One is the extent to which production would shift to other low-cost countries not hit by a tariff targeted against China. Many of our imports from that country already are largely manufactured in Vietnam, Bangladesh, Myanmar and other poor countries. They may be finished and packaged in China, but this would be easy to shift elsewhere. And nations in Asia or South America and Africa that have no Chinese connection and somewhat higher manufacturing costs would enjoy an opportunity to enter the U.S. market.

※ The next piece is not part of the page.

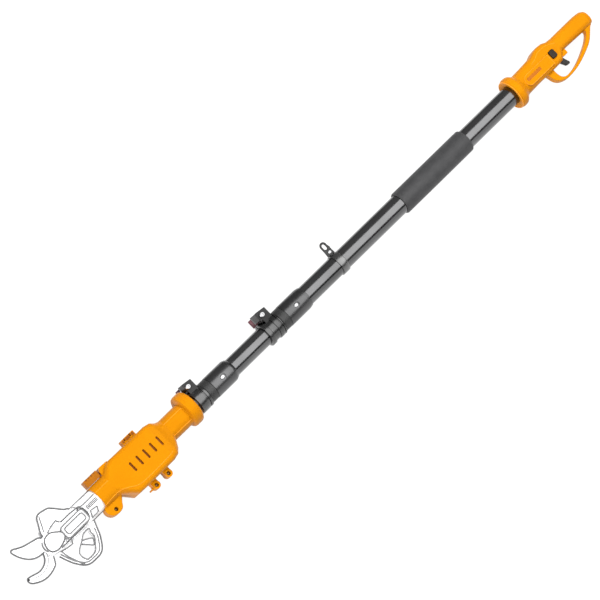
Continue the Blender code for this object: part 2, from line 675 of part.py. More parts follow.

Existing U.S. producers now competing with China would be able to raise prices and hire some more workers. Over time, new manufacturing firms might emerge, but almost certainly not to the extent envisioned by those championing high tariffs. U.S. manufacturing output has never declined, only manufacturing employment. The reasons for that labor decline were myriad of which import competition was only one. So don’t expect a sudden or dramatic surge in employment.

Trade restrictions will be reciprocated, so expect some offsetting job losses in U.S. sectors that export. For Minnesota, this includes agriculture, which is highly dependent on exports. To the extent that soybeans and corn are fungible, globally-traded commodities, retaliatory Chinese limits on purchases from our country would have little effect. Brazil would fill in for us in China and we would sell our products to Brazil’s former customers. But for higher value-added products, such as processed or semi-processed pork, a trade war with China would hit Minnesota farming hard.

Most importantly, centuries of history demonstrate that trade allows resources to be used more efficiently. A return to high import barriers would reduce this. For the same use of resources, we in the United States would have fewer goods and services available to meet out needs.

These answers are far from exhaustive of all issues raised by these questions. And there are many more good questions embodied in campaign platforms. Wait for future columns to examine some of these.